North America footwear revenue growth was driven by higher demand in all
seven key categories, most notably Basketball, Running, and Sportswear.
Both unit sales and average selling price per pair increased 7% in fiscal 2013.
The increase in average selling price per pair was driven approximately equally
by price increases and a favorable mix of higher priced products.
Apparel revenue growth in North America was driven by higher demand in our
Men’s Training category, reflecting the addition of the NFL licensed business,
as well as Basketball, Women’s Training, and Running. Unit sales increased
10% while average selling price per unit increased 12%, largely driven by a
favorable mix of higher priced products.
North America EBIT increased faster than revenue due to gross margin
expansion and selling and administrative expense leverage. Gross margin
increased 50 basis points for fiscal 2013, reflecting the favorable impact of
selling price increases, partially offset by higher product costs, an unfavorable
mix of lower margin products and royalties for the NFL business. Selling and
administrative expenses increased versus fiscal 2012, though at a rate slower
than revenue; the growth was largely driven by higher demand creation
expense for the Olympics in the first quarter of fiscal 2013 as well as key
product initiatives, including the NFL launch, and higher operating overhead
costs to support the expansion of our Direct to Consumer business and
overall growth of the business.
Fiscal 2012 Compared to Fiscal 2011
Revenues for North America increased 17% for fiscal 2012, driven by growth
in both wholesale and Direct to Consumer revenues. Our category offense
continued to deliver innovative products, deep brand connections and
compelling retail experiences to consumers, driving demand for NIKE Brand
products across all seven key categories. North America’s Direct to
Consumer revenues grew 19% for fiscal 2012, driven by 15% growth in
comparable store sales.
For fiscal 2012, footwear revenue in North America increased 15%, driven by
an increase in both unit sales and average selling prices. Unit sales rose at a
double-digit rate while average selling price per pair grew at a mid-single-digit
rate, reflective of product price increases, partially offset by higher discounts
on close-out sales. The overall increase in footwear sales was driven by
growth in all key categories, most notably Running, Basketball, Women’s
Training and Sportswear.
Compared to the prior year, apparel revenue for North America increased
18%, primarily driven by a low-double-digit percentage growth in average
selling price per unit and a mid-single-digit percentage growth in unit sales.
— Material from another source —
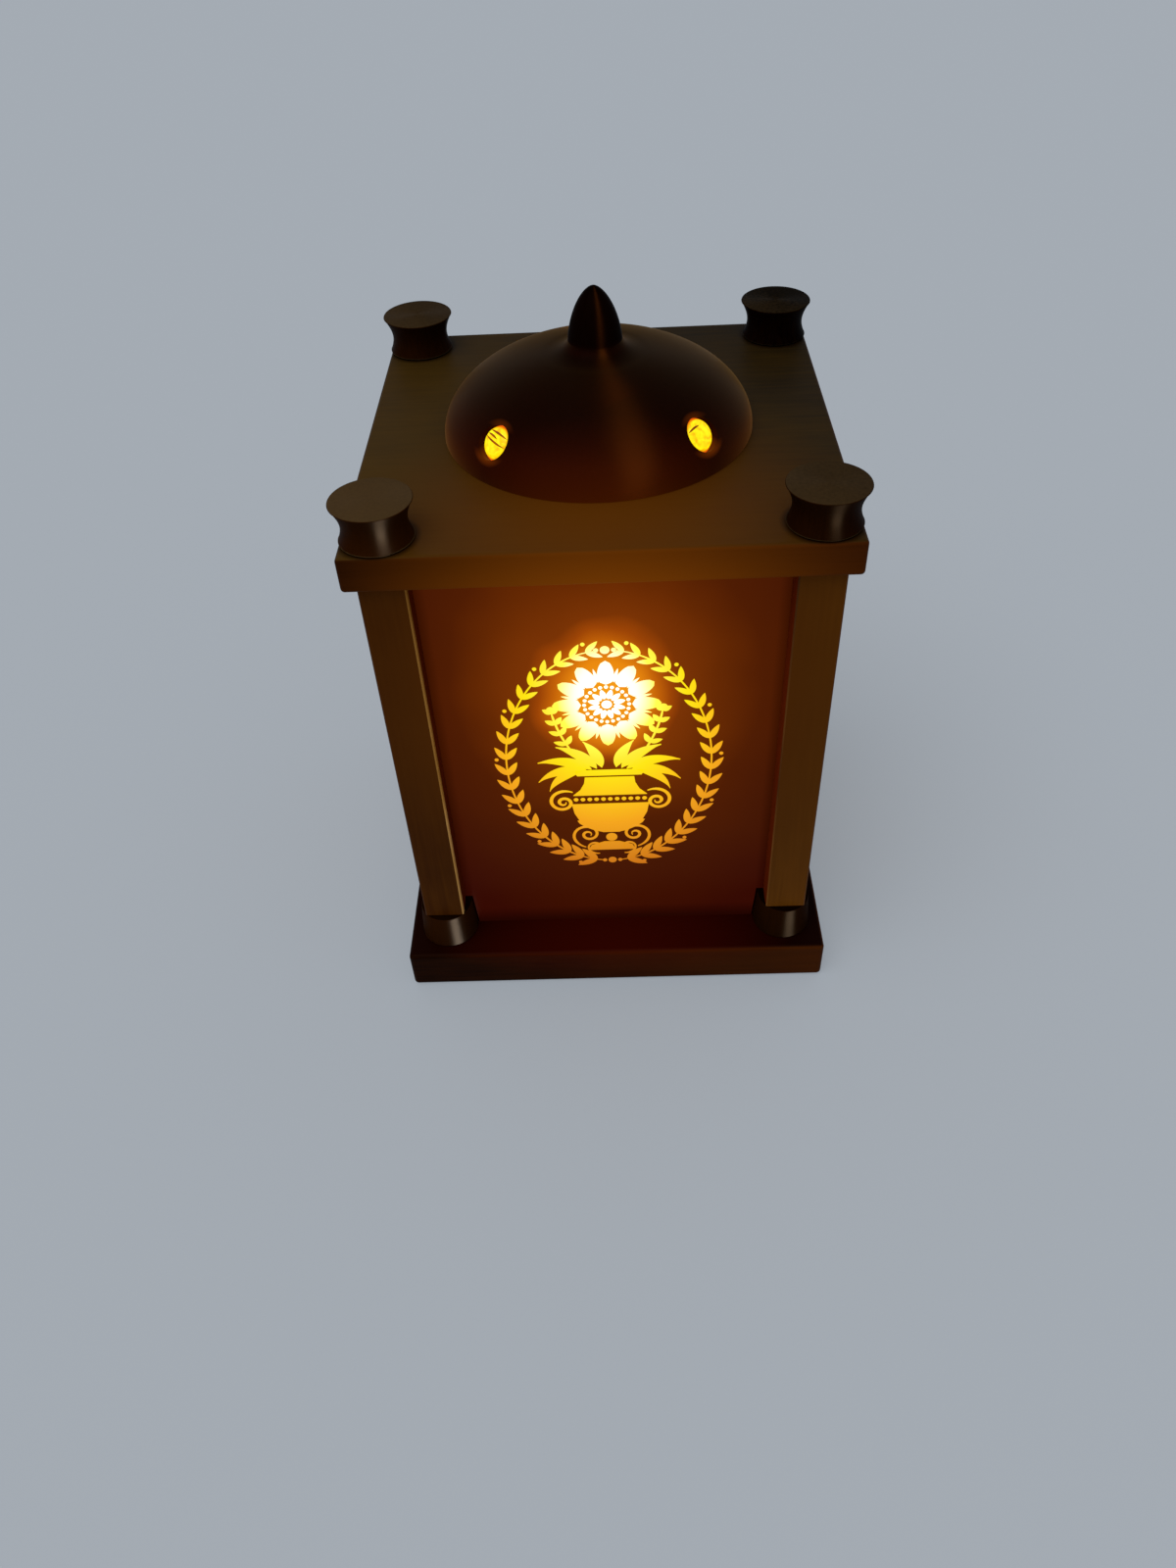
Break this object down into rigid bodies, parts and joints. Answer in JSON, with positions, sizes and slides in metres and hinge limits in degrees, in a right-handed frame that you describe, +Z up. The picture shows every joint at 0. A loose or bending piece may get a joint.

The increase in average selling price per unit was reflective of product price
increases and a greater mix of higher price point products. The overall
increase in apparel sales was driven by double-digit percentage growth
across most key categories, including Men’s Training, Running and
Basketball.
For fiscal 2012, EBIT for North America increased 17% as revenue growth
and improved selling and administrative expense leverage more than offset a
decline in gross margin. Gross margin decreased 90 basis points during fiscal
2012, primarily due to higher product input costs and lower gross margins on
close-out sales, which more than offset the favorable impact of selling price
increases, lower air freight costs and the growth of our Direct to Consumer
business. Selling and administrative expense as a percentage of revenue
decreased by 70 basis points for fiscal 2012, as both demand creation and
operating overhead expense grew at a slower rate than revenues.